Sunday, January 29, 2012

Separation hurts everyone

I have little words to say that will ease pain or make anyone  feel better.

Bill and I seem to be doing fine today.  We even talked about the split of furniture, T.V.'s, dining table... household things that we have acquired over a lifetime together.  We watched T.V. and even laughed during dinner.  We both understand that it's over, and seem to have almost come to terms with it.

Still when I think of not seeing him everyday, or having him move away and out of my life forever seems unbearable.  I can't have it both ways.

Brittney told Layla tonight and Layla called gasping/bawling and wanted to talk to her Papa.  Britt told her that Grandma is moving out of the house and Papa will move away in a couple years.  She said it will be like when they were in Idaho.  Only Brittney isn't handling it well either.

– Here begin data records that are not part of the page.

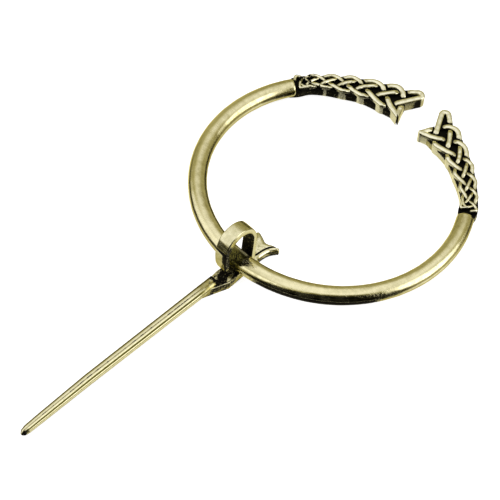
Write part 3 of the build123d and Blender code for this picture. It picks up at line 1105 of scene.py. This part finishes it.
# %% The loop's rows
loop = records(
    "across up wall",
    (0.53, -0.25, 0.79),
    (0.53, 0.06, 0.67),
    (0.56, 0.45, 0.58),
    (0.53, 0.62, 0.58),
    (0.36, 0.79, 0.67),
    (0.11, 0.89, 0.85),
    (-0.23, 0.93, 1.00),
    (-0.58, 0.87, 1.10),
    (-0.78, 0.75, 0.90),
    (-0.88, 0.62, 0.76),
    (-0.88, 0.45, 0.76),
    (-0.85, 0.28, 0.73),
    (-0.80, 0.15, 0.61),
)
print("rows of the loop:", len(loop))

# %% Shape of the loop
loop_stations = 240
loop_rounding, loop_inner_rounding, loop_crown = 0.24, 0.18, 0.05
end_from, end_narrowing = 0.94, 0.14
loop_rows = [(row["across"] * loop_reach, rod_z + row["up"] * loop_height, row["wall"]) for row in loop]
loop_line = bend_through(np.array(loop_rows), loop_stations)
loop_way = directions(loop_line[:, :2])
loop_out = np.stack([0 * loop_way[:, 0], loop_way[:, 1], -loop_way[:, 0]], axis=-1)
half_wall = loop_line[:, 2] * loop_wall / 2
loop_run = np.linspace(0, 1, loop_stations)
half_band = loop_width / 2 * (1 - end_narrowing * smooth(loop_run, end_from, 1.0) ** 2)
across, height = bar_section(
    half_band, half_wall, -half_wall, loop_rounding, loop_inner_rounding, loop_crown
)
centre = np.stack([loop_shift + 0 * loop_run, loop_line[:, 0], loop_line[:, 1]], axis=-1)
loop_points = centre[:, None] + across[..., None] * ring_x + height[..., None] * loop_out[:, None]
print("the loop's top is at", round(float(loop_points[..., 2].max()), 2), "mm")

# %% Finish of the loop
brow_at = 0.778
# Slope and spread of the painted shadow below the brow.
brow_shadow_slope, brow_shadow_spread = 0.02, 0.22
run = loop_run[:, None]
depth = height / half_wall[:, None]
inside, outside = smooth(depth, -0.5, -0.95), smooth(depth, 0.4, 0.9)
sidewall = smooth(np.abs(across) / (loop_width / 2), 0.93, 0.99) * smooth(np.abs(depth), 0.95, 0.7)
outer_leg = smooth(run, 0.66, 0.74)
to_right = across / loop_width + 0.5
# Painted shadow below the brow of the outer leg, widening to the right.
brow_shadow_stop = brow_at + 0.010 + brow_shadow_slope * to_right + brow_shadow_spread * smooth(to_right, 0.62, 0.92)
brow_shadow = smooth(run, brow_at - 0.006, brow_at) * smooth(run - brow_shadow_stop, 0.012, -0.005) * outside
loop_low = [0.68 * inside, 0.60 * smooth(run, 0.14, 0.03), 0.66 * sidewall * outer_leg, 0.80 * brow_shadow]
loop_masks = {
    "low": highest(*loop_low),
    "film": 0.8 * inside + 0.30 * (bell(run, 0.50, 0.12) + smooth(run, 0.80, 0.84)) * outside,
    "rubbed": 0.8 * sidewall * (1 - outer_leg),
}
add_piece("pin_loop", [(loop_points, loop_masks)], "pin", pin_brass)

# %% [markdown]
# ## Shank
# The shank is a long bar, nearly round, with a flatter left shoulder and a fine groove along its top, where
# black stays in short dashes. Right of the groove come a small lip and a shallow hollow with a dark olive
# band. The shank thins slowly and ends in a blunt point. Its section is a superellipse, whose exponent says
# how square it is, and a small table shrinks it at the point.

# %% Stations of the shank
body_stations, point_stations, point_crowding = 200, 60, 0.6
point_run = 5.0
tip_rows = records(
    "back size lift",
    (2.30, 1.00, 0.2),
    (0.75, 0.93, 0.0),
    (0.25, 0.72, 0.2),
    (0.00, 0.30, 0.8),
)
rows = [
    [step_at, shank_width, shank_height, shank_lift],
    [plate_root_at, shank_width, shank_height, shank_lift],
    [slim_at, shank_width - shank_taper, shank_height, shank_lift],
]
for row in tip_rows:
    size = row["size"] * tip_width
    rows.append([shank_length - row["back"] * tip_width, size, size, row["lift"] * shank_lift])
rows = np.array(rows)
body_at = np.linspace(step_at, shank_length - point_run, body_stations)
point_at = shank_length - point_run * (1 - np.linspace(0, 1, point_stations)[1:] ** point_crowding)
at = np.concatenate([body_at, point_at])[:, None]
width, tall, lift = (np.interp(at, rows[:, 0], column) for column in rows[:, 1:].T)
print("stations along the shank:", len(at))

# %% Shape of the shank
shank_around = 140
round_power, left_power = 2.2, 0.35
shank_relief = 0.015
shank_lines = records(
    "name at width rise",
    ("groove", 0.045, 0.05, -0.09),
    ("lip", 0.10, 0.035, 0.035),
    ("hollow", 0.30, 0.06, -0.055),
)
turn = (np.arange(shank_around) + 0.5) * 2 * np.pi / shank_around
left_top = smooth(-np.sin(turn), -0.3, 0.5) * smooth(np.cos(turn), -0.3, 0.3)
power = 2 / (round_power + left_power * left_top)
x = np.sign(np.sin(turn)) * np.abs(np.sin(turn)) ** power * width / 2
z = np.sign(np.cos(turn)) * np.abs(np.cos(turn)) ** power * tall / 2
on_upper = (z > 0) * smooth(at, step_at + 2, step_at + 5)
marks = {row["name"]: bell(x / width, row["at"], row["width"]) * on_upper for row in shank_lines}
z = z + sum(row["rise"] * marks[row["name"]] for row in shank_lines)
y = -at + 0 * x
relief = shank_relief * unevenness(17, y / 7, x / 2, z / 2)
shank_points = np.stack([x - shank_shift, y, lift + tall / 2 + z + relief], axis=-1)
print("the shank ends", round(float(-y.min()), 2), "mm from the head")

# %% Finish of the shank
band_at = 0.33
dashes = smooth(unevenness(11, at / 1.3), -0.1, 0.5) * smooth(at, 58.5, 55.0) * marks["groove"]
root = smooth(at, step_at + 1.8, step_at)
root_spots = smooth(unevenness(23, y * 0.9, x * 0.9), 0.15, 0.45) * smooth(at, 14, 8)
point_spot = smooth(at, 59.0, 60.3) * smooth(x / width, -0.1, 0.2)
underside = smooth(-z / tall, 0.2, 0.45)
olive_band = smooth(np.abs(x / width - band_at), 0.095, 0.06) * on_upper
left_band = smooth(x / width, -0.19, -0.27) * smooth(z / tall, -0.1, 0.05)
right_band = smooth(-z / tall, 0.04, 0.14) * smooth(x, 0.0, 0.5) * smooth(at, 30, 42)
shank_film = 0.6 * olive_band + 0.5 * left_band + 0.9 * smooth(at, 13, 8) + 0.7 * marks["groove"]
shank_masks = {
    "low": highest(1.1 * dashes, 0.8 * root, 0.45 * root_spots, point_spot, 0.75 * underside),
    "film": np.clip(shank_film, 0, 1),
    "rubbed": 0.5 * smooth(z / tall, 0.0, 0.35),
    "dim": highest(olive_band, 0.80 * left_band, 0.8 * right_band, 0.3 * marks["groove"]),
}
add_piece("pin_shank", [(shank_points, shank_masks)], "pin", pin_brass)

# %% Finish
visual_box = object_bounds()
boxes = {"cad": cad_box, "visual": visual_box}
boxes = {name: [list(map(float, corner)) for corner in box] for name, box in boxes.items()}
print(boxes)
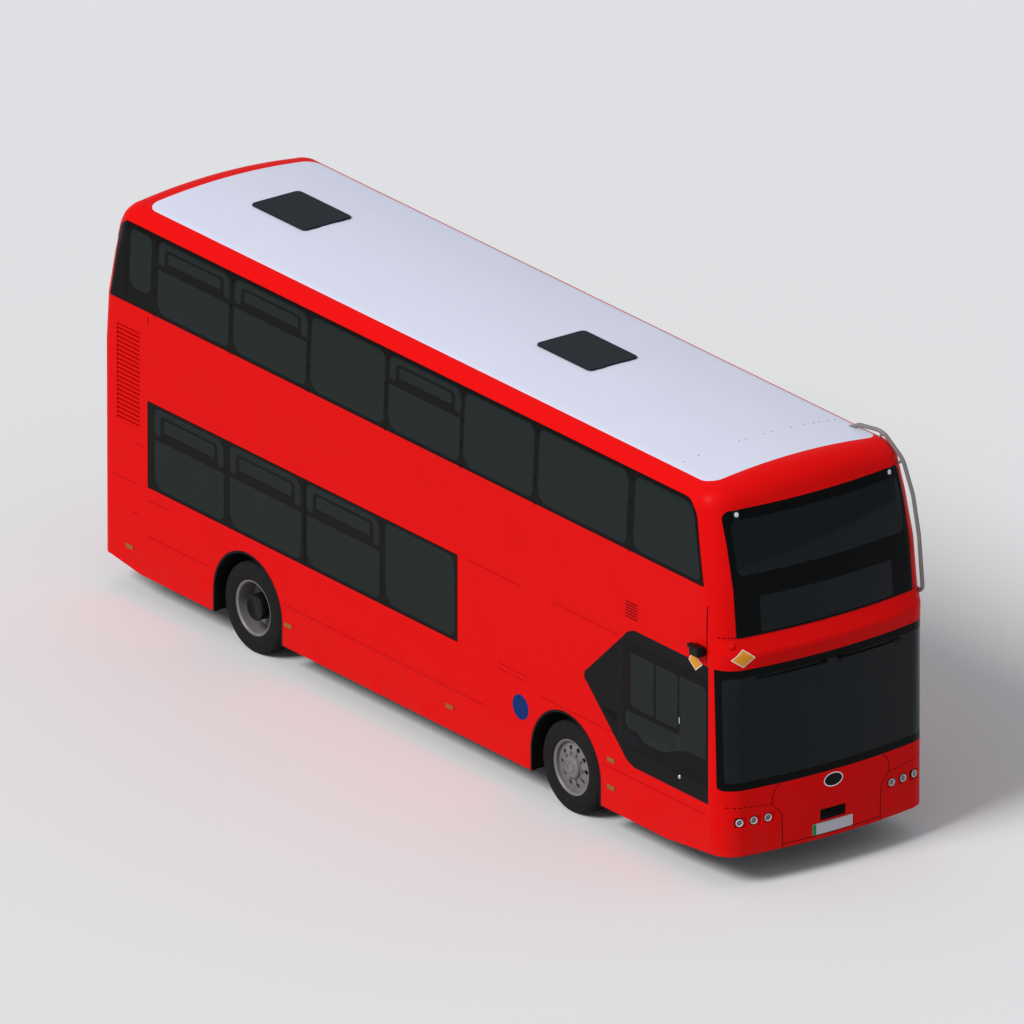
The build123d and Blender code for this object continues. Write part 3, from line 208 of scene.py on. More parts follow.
@dataclass(frozen=True)
class Finish:
    """A plain finish: one colour with the fine unevenness of its stuff."""

    name: str
    colour: Colour
    slot: str
    roughness: float = 0.5
    metallic: float = 0.0
    coat: float = 0.0
    specular: float = 0.35
    grain: float = 90.0
    bump: float = 0.08
    vary: float = 0.12
    alpha: float = 1.0

    def material(self) -> bpy.types.Material:
        """The finish as a material, made once."""
        found = bpy.data.materials.get(self.name)
        if found:
            return found
        material = bpy.data.materials.new(self.name)
        material.use_nodes = True
        material.node_tree.nodes.clear()
        graph = Graph(material.node_tree)
        place = graph.add("ShaderNodeTexCoord")["Object"]
        graph.add("ShaderNodeOutputMaterial", {"Surface": self.shade(graph, place)})
        return material

    def shade(self, graph: Graph, place: Socket) -> Socket:
        """The shader of the finish at a place."""
        patch = graph.noise(place, 1.7)
        colour = self.tint(graph, place, patch)
        rough = self.roughness * (1.0 - self.vary / 2) + patch * (self.roughness * self.vary)
        values = {"Base Color": colour, "Roughness": rough, "Metallic": self.metallic, "Alpha": self.alpha,
                  "Specular IOR Level": self.specular, "Coat Weight": self.coat, "Coat Roughness": COAT_ROUGHNESS}
        if self.bump:
            relief = {"Height": self.height(graph, place), "Strength": self.bump, "Distance": BUMP_DEPTH}
            values["Normal"] = graph.add("ShaderNodeBump", relief)["Normal"]
        return graph.add("ShaderNodeBsdfPrincipled", values)["BSDF"]

    def tint(self, graph: Graph, place: Socket, patch: Socket) -> Socket:
        """The base colour, a little lighter and darker in patches."""
        dark = tuple(c * (1.0 - self.vary / 2) for c in self.colour)
        light = tuple(min(1.0, c * (1.0 + self.vary / 2)) for c in self.colour)
        return graph.mix(patch, dark, light)

    def height(self, graph: Graph, place: Socket) -> Socket:
        """The relief that the bump follows."""
        return graph.noise(place, self.grain, 2.0)


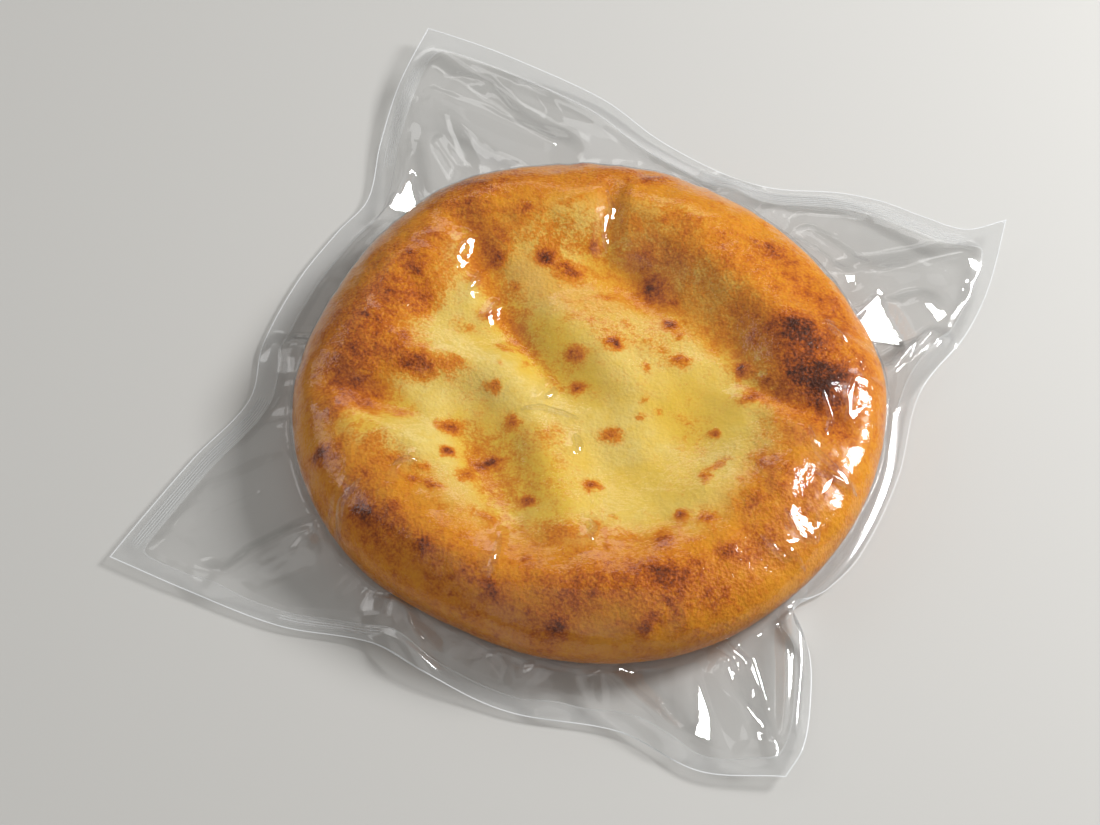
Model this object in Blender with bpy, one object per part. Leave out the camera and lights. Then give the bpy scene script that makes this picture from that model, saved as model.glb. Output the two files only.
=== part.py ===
"""A khachapuri, a round flat Georgian cheese bread, sealed in a clear vacuum pouch.

It lies flat with its browned side up. Metres, +Z up. The origin is at table height under the
middle of the bread. There are two objects: the bread in one piece, and the pouch's film, which
runs flat under the bread, a little way up its side, and out to the pouch's four corners. The
layer of film that clings to the crust is a tenth of a millimetre thick and has no solid.
"""
import math
from typing import NamedTuple

import bmesh
import bpy
from mathutils import Vector, noise

MM = 0.001

# The bread, 240 mm across and 35 mm high
BREAD_RADIUS = 120.0 * MM
GIRTH_HEIGHT = 14.0 * MM
RIM_HEIGHT = 33.0 * MM
RIM_CROWN_RADIUS = 92.0 * MM
MIDDLE_HEIGHT = 26.0 * MM
MIDDLE_RADIUS = 42.0 * MM
BASE_RADIUS = 106.0 * MM
BASE_HEIGHT = 0.9 * MM
CRUST_WAVE_LENGTH = 22.0 * MM
CRUST_WAVE_RISE = 0.8 * MM
CRUST_BEND_LENGTH = 30.0 * MM  # how the humps and hollows wander
CRUST_BEND = 3.0 * MM

# The pouch, cut from film as a bag about 300 by 320 mm. Its underside follows the bread's at a
# distance of BASE_HEIGHT, which leaves a gap of 0.4 mm over the film.
FILM_THICKNESS = 0.5 * MM
WALL_TOP_HEIGHT = 7.0 * MM
EDGE_HEIGHT = 2.0 * MM
LOWEST_FLANGE = 0.8 * MM

# How finely the two meshes are divided
TOP_STEPS = 38
LOWER_RINGS = 5
SIDE_STEPS = 34
WALL_RINGS = 4
FLANGE_RINGS = 8


class Swelling(NamedTuple):
    """A place where the bread's outline stands out or, below zero, is drawn in."""

    azimuth: float  # degrees from +X
    half_angle: float  # degrees
    outward: float  # mm


class Relief(NamedTuple):
    """An oval hump of the crust or, with a rise below zero, a hollow."""

    x: float  # mm
    y: float
    half_length: float
    half_width: float
    turn: float  # degrees from +X to the length
    rise: float  # mm


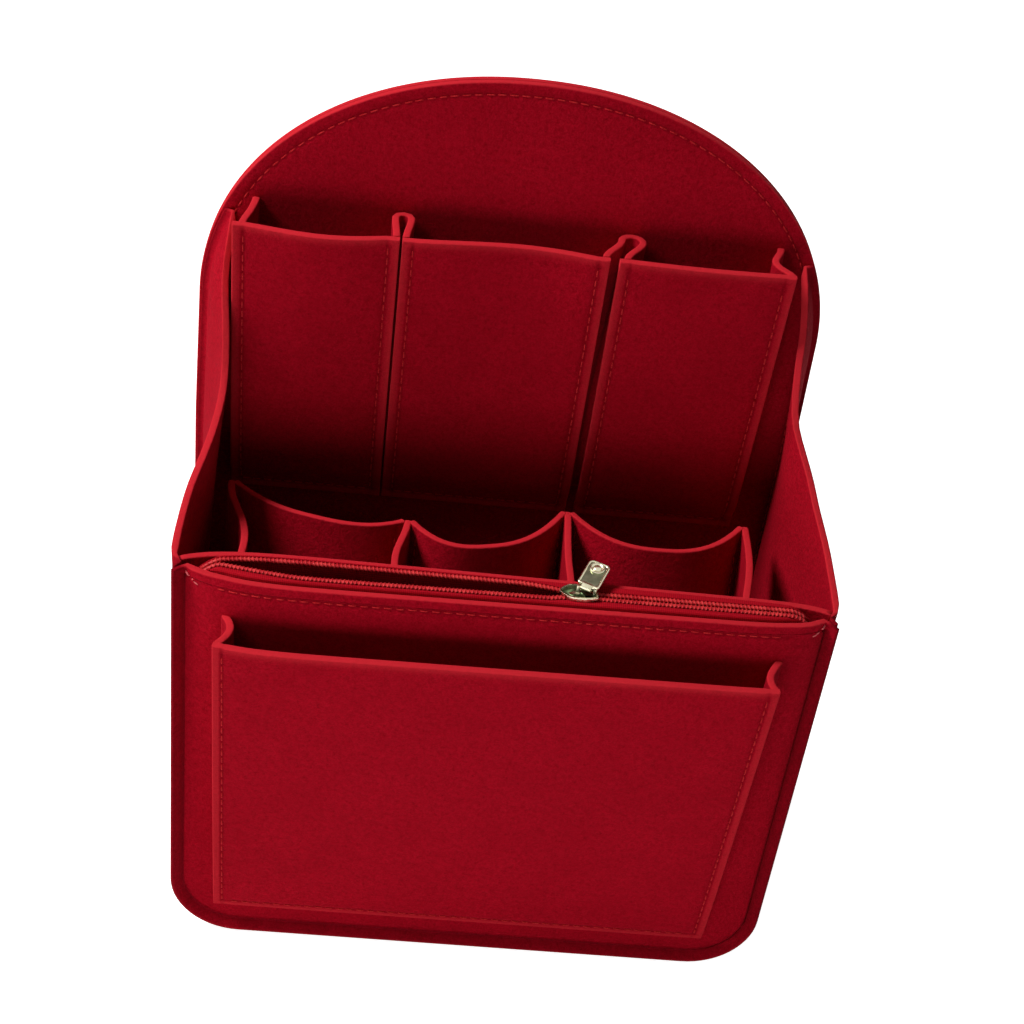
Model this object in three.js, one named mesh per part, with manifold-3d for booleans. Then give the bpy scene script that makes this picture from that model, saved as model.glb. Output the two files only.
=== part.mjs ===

This is on me.  It was my decision that our "marriage" or being a couple had gone on long enough.  I told Britt that I put this off while she was in school so she wouldn't have a broken home.  I put this off after she moved out because I was afraid to be alone.  I feel like if I don't stand up for myself now I will be lost forever.  I am NOT being dramatic.  That is how I feel.  I told her I would be giving up the rest of my life if I didn't leave now.

Unfortunately, My needs are hurting my family.  Funny how to save myself I have to cause pain to those around me who I love the most.  I told Bill today I will always love him and care about him.  I want to see him happy and living life like he always wanted to.  I also want us to remain friends.  Is that asking too much?

All I know is hearing Layla on the phone tonight and trying to reassure her broke my heart into tiny pieces.  Then after Brittney got Layla calmed down and into bed she called me and told me she doesn't blame me but she feels like a child having her parents split up and it is breaking her.  She'll get through it.  We all will.

I go to HUD in the morning to see if I can get any housing.  I'll let you know.  The sooner this can be resolved I think the better for all of us.